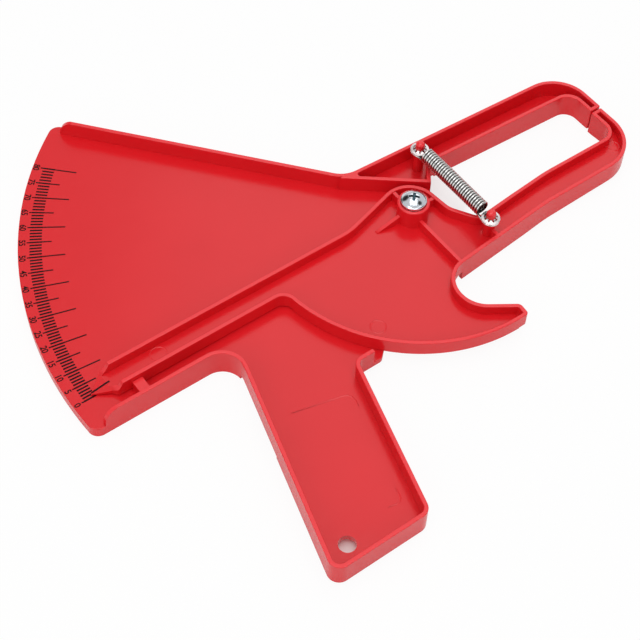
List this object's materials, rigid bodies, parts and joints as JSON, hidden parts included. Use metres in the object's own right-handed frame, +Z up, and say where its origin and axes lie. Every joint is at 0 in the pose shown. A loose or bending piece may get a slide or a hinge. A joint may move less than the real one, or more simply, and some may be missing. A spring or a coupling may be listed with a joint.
{
  "type": "skinfold caliper",
  "caption": "Plastic skinfold caliper with a pistol handle, a spring-closed jaw lever with finger trigger, and a pointer that sweeps a curved scale.",
  "frame": {"origin": "on the pivot axis, in the plane of the underside that rests on a table", "axes": "+X towards the jaws, -X along the pointer at zero, -Y towards the handle, +Z up out of the open trays"},
  "size_m": [0.2737, 0.2526, 0.0214],
  "materials": {
    "red_plastic": "gloss",
    "red_plastic_lever": "gloss",
    "zinc_screw": "polished",
    "spring_steel": "bright",
    "washer_steel": "polished",
    "scale_ink": "matt"
  },
  "bodies": {
    "frame": {"scale_plate": "red_plastic", "handle": "red_plastic", "fixed_jaw": "red_plastic", "pivot_screw": "zinc_screw", "peg_washer_fixed": "washer_steel"},
    "lever": {"pointer_arm": "red_plastic_lever", "trigger": "red_plastic_lever", "moving_jaw": "red_plastic_lever", "peg_washer_moving": "washer_steel"},
    "spring_fixed_end": {"spring_coil": "spring_steel", "spring_hook_fixed": "spring_steel"},
    "spring_moving_end": {"spring_hook_moving": "spring_steel"}
  },
  "joints": [
    {"name": "lever_pivot", "type": "hinge", "parent": "frame", "child": "lever", "pos_m": [0, 0, 0.01], "axis": [0, 0, -1], "range_deg": [0, 44.9], "stiffness_Nm_per_rad": 0.25, "springref_deg": -68.75},
    {"name": "spring_swing", "type": "hinge", "parent": "frame", "child": "spring_fixed_end", "pos_m": [0.0205, 0.0217, 0.0164], "axis": [0, 0, -1], "range_deg": [0, 24.5]},
    {"name": "spring_stretch", "type": "slide", "parent": "spring_fixed_end", "child": "spring_moving_end", "axis": [0.0021, -1, 0], "range_m": [0, 0.013], "deforming": ["spring_coil"]}
  ],
  "couplings": [
    {"joint": "spring_swing", "follows": "lever_pivot", "ratio": 0.536},
    {"joint": "spring_stretch", "follows": "lever_pivot", "m_per_rad": 0.01635}
  ]
}
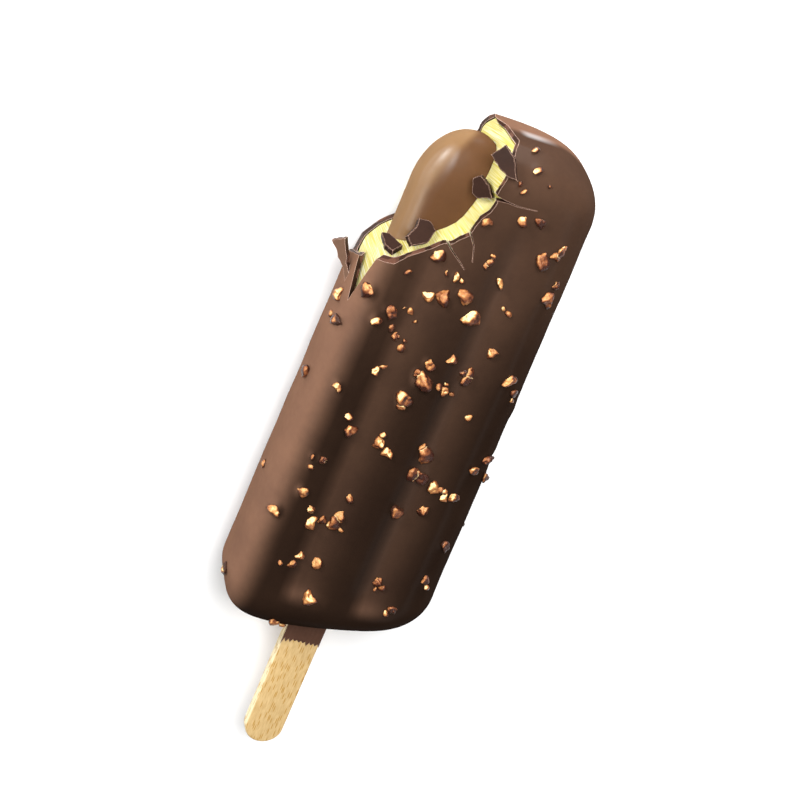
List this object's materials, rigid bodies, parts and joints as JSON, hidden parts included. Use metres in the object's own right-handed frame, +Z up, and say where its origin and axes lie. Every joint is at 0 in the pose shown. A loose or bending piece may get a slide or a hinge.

◇ ◇ ◇

→ **DIRECTIONS FOR THIS TASK**
Repeat all of the entries exactly.

→ **TASK RESULT**
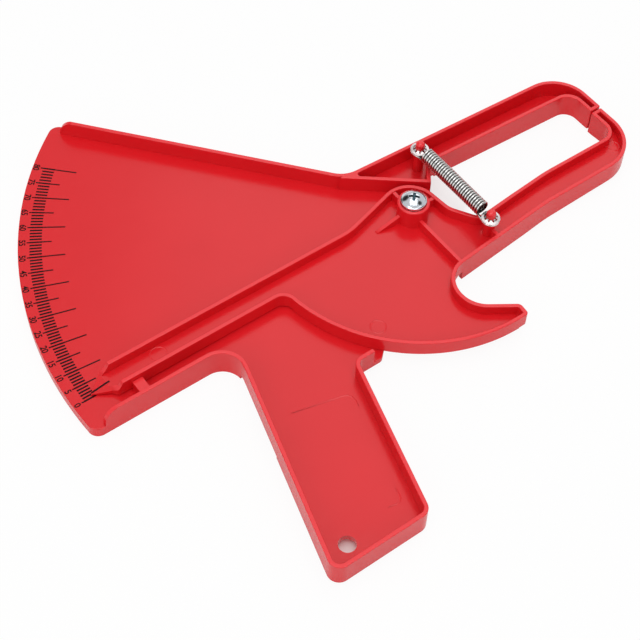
List this object's materials, rigid bodies, parts and joints as JSON, hidden parts included. Use metres in the object's own right-handed frame, +Z up, and say where its origin and axes lie. Every joint is at 0 in the pose shown. A loose or bending piece may get a slide or a hinge. A joint may move less than the real one, or more simply, and some may be missing. A spring or a coupling may be listed with a joint.
{
  "type": "skinfold caliper",
  "caption": "Plastic skinfold caliper with a pistol handle, a spring-closed jaw lever with finger trigger, and a pointer that sweeps a curved scale.",
  "frame": {"origin": "on the pivot axis, in the plane of the underside that rests on a table", "axes": "+X towards the jaws, -X along the pointer at zero, -Y towards the handle, +Z up out of the open trays"},
  "size_m": [0.2737, 0.2526, 0.0214],
  "materials": {
    "red_plastic": "gloss",
    "red_plastic_lever": "gloss",
    "zinc_screw": "polished",
    "spring_steel": "bright",
    "washer_steel": "polished",
    "scale_ink": "matt"
  },
  "bodies": {
    "frame": {"scale_plate": "red_plastic", "handle": "red_plastic", "fixed_jaw": "red_plastic", "pivot_screw": "zinc_screw", "peg_washer_fixed": "washer_steel"},
    "lever": {"pointer_arm": "red_plastic_lever", "trigger": "red_plastic_lever", "moving_jaw": "red_plastic_lever", "peg_washer_moving": "washer_steel"},
    "spring_fixed_end": {"spring_coil": "spring_steel", "spring_hook_fixed": "spring_steel"},
    "spring_moving_end": {"spring_hook_moving": "spring_steel"}
  },
  "joints": [
    {"name": "lever_pivot", "type": "hinge", "parent": "frame", "child": "lever", "pos_m": [0, 0, 0.01], "axis": [0, 0, -1], "range_deg": [0, 44.9], "stiffness_Nm_per_rad": 0.25, "springref_deg": -68.75},
    {"name": "spring_swing", "type": "hinge", "parent": "frame", "child": "spring_fixed_end", "pos_m": [0.0205, 0.0217, 0.0164], "axis": [0, 0, -1], "range_deg": [0, 24.5]},
    {"name": "spring_stretch", "type": "slide", "parent": "spring_fixed_end", "child": "spring_moving_end", "axis": [0.0021, -1, 0], "range_m": [0, 0.013], "deforming": ["spring_coil"]}
  ],
  "couplings": [
    {"joint": "spring_swing", "follows": "lever_pivot", "ratio": 0.536},
    {"joint": "spring_stretch", "follows": "lever_pivot", "m_per_rad": 0.01635}
  ]
}
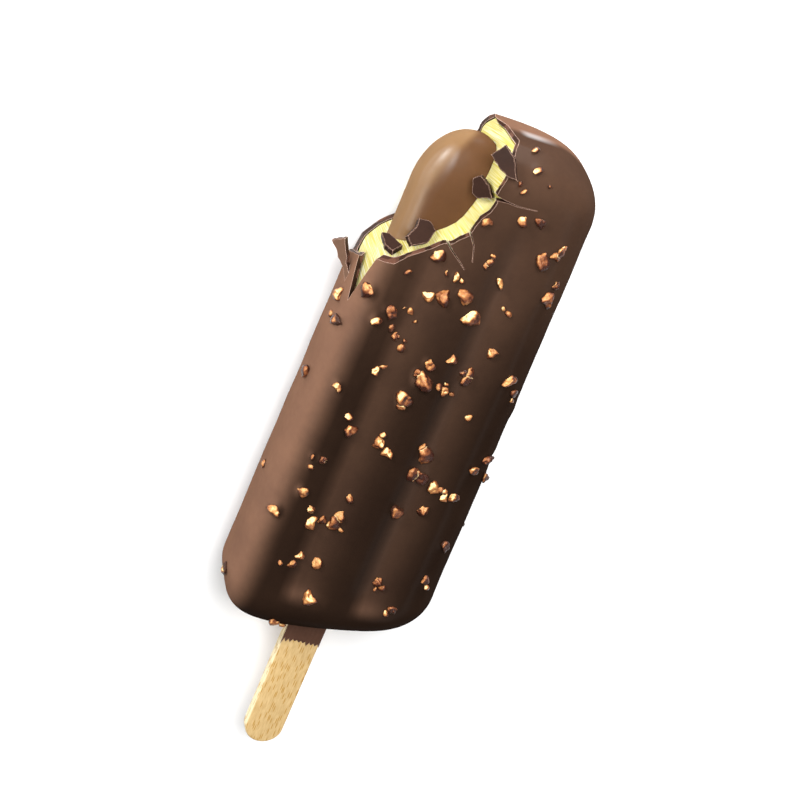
List this object's materials, rigid bodies, parts and joints as JSON, hidden parts included. Use metres in the object's own right-handed frame, +Z up, and say where its origin and axes lie. Every joint is at 0 in the pose shown. A loose or bending piece may get a slide or a hinge.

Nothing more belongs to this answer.